LA TENSIÓN DINÁMICA



 En la adolescencia, aprendiendo a afeitarme, caí bajo el dominio del espejo, de la propia imagen. Habiendo sido muy consentido por mi condición de huérfano de padre desde la cuna llegué a pensar que era lindo, como me lo repetían mis tías.

Al llegar a bachillerato comencé a contrastar mi figura con la de mis compañeros. Casi todos más altos, fuertes, velludos. Llegué a pensar que mis tías me decían mentiras y especialmente mis brazos escuálidos, lampiños, comenzaron a avergonzarme. Solo quería usar camisas de manga larga, no quería usar el uniforme de gimnasia y odiaba la costumbre de hacer fila para todo, me recordaba continuamente mi falta de tamaño. Eran filas por cursos, según altura y yo quedaba siempre en los últimos puestos. Afortunadamente mis tías seguían diciéndome que yo era lindo.

Poco podía hacer, pero aparecieron avisos sobre Charles Atlas, mostrando al alfeñique de 54 kilos que se había convertido en el hombre más perfectamente desarrollado del mundo por su reconocido método de desarrollo corporal, incluso aparecía arrastrando una locomotora; el campeón que con sus ejercicios 15 minutos diarios, hacía hombres nuevos. Un inmigrante italiano que, impresionado por el Hércules exhibido en el museo de Brooklyn, quiso transformarse y entró a un gimnasio. A pesar de su esfuerzo su figura no se parecía en nada a la estatua del museo. Confiando en su instinto creó su propio método de entrenamiento. Ganó peso, musculatura y, lo más importante, confianza en sí mismo. Llegó a ser famoso, a servir de modelo para connotados artistas y hasta le ofrecieron el papel de Tarzán en una película. Vendía un curso que enviaba por correo. Costoso para mí, pero logré convencer a varios amigos y lo compramos en compañía.

Era la Tensión Dinámica, que vendía músculos por correo; el sistema enseñaba a tensionarlos usando otros músculos, a decirle adiós al gimnasio. La idea fuerza era el poder físico primero y la humanidad después. Llegó de New York el milagroso curso. No existían las fotocopiadoras y nos turnábamos el texto y le hacíamos burdas copias a los ejercicios.

Como toda persona muy consentida la disciplina personal no ha sido mi fuerte. Poco aprendí de Charles Atlas, no lo aplicaba. Además, nunca practiqué deporte alguno sino por obligación en el colegio. En esas circunstancias no había tensión dinámica que me sirviera. Seguí igual.

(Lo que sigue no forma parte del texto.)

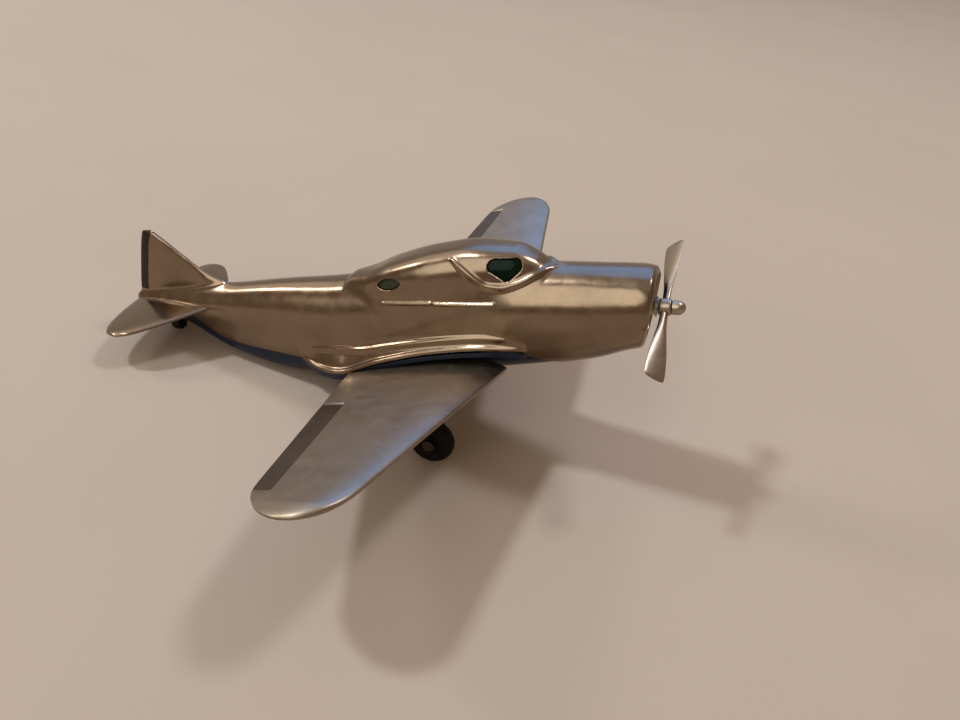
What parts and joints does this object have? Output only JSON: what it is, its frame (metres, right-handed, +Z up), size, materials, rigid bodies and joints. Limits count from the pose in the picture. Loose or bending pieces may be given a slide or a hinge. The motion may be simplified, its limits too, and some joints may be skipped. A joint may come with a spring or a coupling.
{
  "type": "propeller plane model",
  "caption": "Pocket die-cast model of a low-wing tail-dragger plane in polished metal, with a turning two-blade propeller and rolling wheels.",
  "frame": {"origin": "on the ground under the middle of the standing model, midway between nose and tail and between the wing tips", "axes": "+X towards the nose, +Y towards the left wing tip, +Z up; the model stands nose-up on its three wheels"},
  "size_m": [0.0876, 0.0944, 0.0328],
  "materials": {
    "polished_metal": "polished die-cast metal with a warm nickel tint",
    "propeller_metal": "dull bright metal",
    "dark_chassis": "dark navy moulded plastic, semi-gloss",
    "green_glazing": "dark bottle-green translucent plastic",
    "black_engine": "black plastic",
    "black_gear": "black coated metal",
    "wheel_plastic": "black plastic",
    "rubber": "black rubber",
    "brass": "turned brass",
    "steel": "plain steel"
  },
  "bodies": {
    "airframe": {"fuselage_shell": "polished_metal", "chassis": "dark_chassis", "wing_left": "polished_metal", "wing_right": "polished_metal", "tailplane": "polished_metal", "window_glazing": "green_glazing", "engine_face": "black_engine", "prop_bush": "brass", "gear_leg_left": "black_gear", "gear_leg_right": "black_gear", "axle_left": "steel", "axle_right": "steel", "tail_wheel_fork": "black_gear", "tail_wheel_pin": "steel", "belly_screw_front": "steel", "belly_screw_rear": "steel"},
    "propeller_set": {"propeller": "propeller_metal", "spinner": "propeller_metal", "prop_shaft": "steel", "shaft_clip": "steel", "thrust_washer": "steel"},
    "wheel_left": {"tyre_left": "rubber", "wheel_hub_left": "wheel_plastic"},
    "wheel_right": {"tyre_right": "rubber", "wheel_hub_right": "wheel_plastic"},
    "tail_wheel_set": {"tail_wheel": "rubber"}
  },
  "joints": [
    {"name": "prop_spin", "type": "hinge", "parent": "airframe", "child": "propeller_set", "pos_m": [0.04115, 0, 0.0271], "axis": [0.9774, 0, 0.2113], "continuous": true},
    {"name": "wheel_left_roll", "type": "hinge", "parent": "airframe", "child": "wheel_left", "pos_m": [0.01467, 0.01235, 0.00335], "axis": [0, 1, 0], "continuous": true},
    {"name": "wheel_right_roll", "type": "hinge", "parent": "airframe", "child": "wheel_right", "pos_m": [0.01467, -0.01235, 0.00335], "axis": [0, 1, 0], "continuous": true},
    {"name": "tail_wheel_roll", "type": "hinge", "parent": "airframe", "child": "tail_wheel_set", "pos_m": [-0.03633, 0, 0.0012], "axis": [0, 1, 0], "continuous": true}
  ]
}
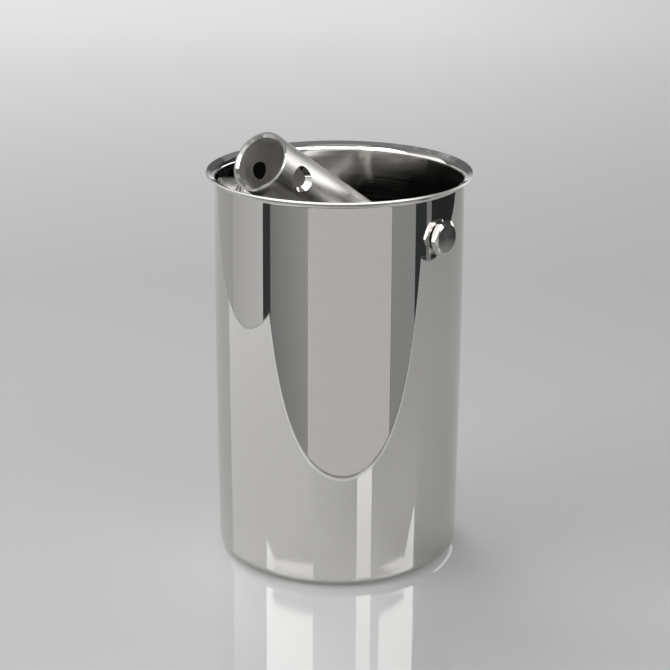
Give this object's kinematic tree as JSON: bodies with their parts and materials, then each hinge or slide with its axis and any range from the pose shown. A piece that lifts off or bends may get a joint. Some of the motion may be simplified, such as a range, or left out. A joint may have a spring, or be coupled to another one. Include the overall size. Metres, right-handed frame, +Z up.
{
  "type": "swing sampling beaker",
  "caption": "Steel sampling beaker with a flared lip; a handle socket tube swings on a bar held across the mouth by hex screws.",
  "frame": {"origin": "centre of the base's underside", "axes": "+Z up the beaker's axis, X along the cross bar, the socket tube leaning towards -Y at rest"},
  "size_m": [0.1118, 0.1118, 0.1895],
  "materials": {
    "polished_steel": "mirror-polished stainless steel, very fine turned lines round the wall",
    "brushed_steel": "satin stainless steel, brushed along the tube and bar",
    "turned_steel": "stainless steel hex bar with a turned end face",
    "white_polymer": "white low-friction polymer"
  },
  "bodies": {
    "beaker_body": {"beaker": "polished_steel", "cross_bar": "brushed_steel", "spacer_sleeve_right": "brushed_steel", "spacer_sleeve_left": "brushed_steel", "seal_washer_right": "white_polymer", "seal_washer_left": "white_polymer", "hex_screw_right": "turned_steel", "hex_screw_left": "turned_steel"},
    "socket": {"socket_tube": "brushed_steel", "pivot_bush_right": "white_polymer", "pivot_bush_left": "white_polymer"}
  },
  "joints": [
    {"name": "tube_swing", "type": "hinge", "parent": "beaker_body", "child": "socket", "pos_m": [0, 0, 0.1472], "axis": [-1, 0, 0], "range_deg": [0, 114.33]}
  ]
}
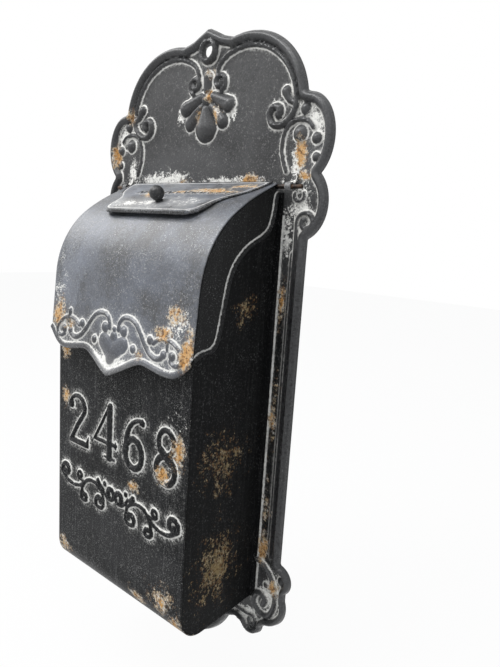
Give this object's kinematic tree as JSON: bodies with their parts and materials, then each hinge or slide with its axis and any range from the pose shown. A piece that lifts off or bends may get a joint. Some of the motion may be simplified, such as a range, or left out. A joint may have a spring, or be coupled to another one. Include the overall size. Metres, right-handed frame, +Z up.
{
  "type": "wall mailbox",
  "caption": "Wall-hung letter box of pressed tin: scrolled back plate, tall box, hinged hood over its mouth and a small flap with a ball knob over the letter slot.",
  "frame": {"origin": "on the wall plane, in the middle of the plate's width and half way up its height", "axes": "+Y into the wall, -Y out to the viewer, +X to the viewer's right, +Z up"},
  "size_m": [0.2566, 0.1004, 0.553],
  "materials": {
    "back_plate": "worn black paint with limewash in the relief and patches of rust",
    "box": "worn black paint with grey speckle, limewash round the scrolls and patches of rust",
    "hood": "worn blue-black paint, rubbed grey on top, limewash and rust along its edge",
    "flap": "pale worn paint with rust",
    "knob": "satin black paint",
    "hinge": "dark rusted steel wire and strap",
    "fasteners": "dull plated steel"
  },
  "bodies": {
    "box_and_plate": {"back_plate": "back_plate", "front_panel": "box", "left_side_panel": "box", "right_side_panel": "box", "hinge_rod": "hinge", "left_hinge_strap": "hinge", "right_hinge_strap": "hinge"},
    "hood": {"hood_cover": "hood", "left_hood_cheek": "hood", "right_hood_cheek": "hood"},
    "flap": {"slot_flap": "flap", "flap_knob": "knob", "knob_washer": "fasteners", "knob_screw": "fasteners"}
  },
  "joints": [
    {"name": "hood_hinge", "type": "hinge", "parent": "box_and_plate", "child": "hood", "pos_m": [0, -0.008, 0.147], "axis": [-1, 0, 0], "range_deg": [0, 60]},
    {"name": "flap_hinge", "type": "hinge", "parent": "hood", "child": "flap", "pos_m": [0, -0.008, 0.147], "axis": [-1, 0, 0], "range_deg": [0, 32]}
  ]
}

Con los años la ventaja es que poco me importan mi calvicie, mi tamaño, mis escuálidos brazos y, como vivo en Bogotá, siempre los llevo cubiertos. Ya no tengo que hacer filas de acuerdo a la altura, simplemente soy uno más ante las ventanillas del servicio de salud y de Colpensiones.

Siquiera ya no sufro por mi imagen porque mis queridas tías ya se murieron.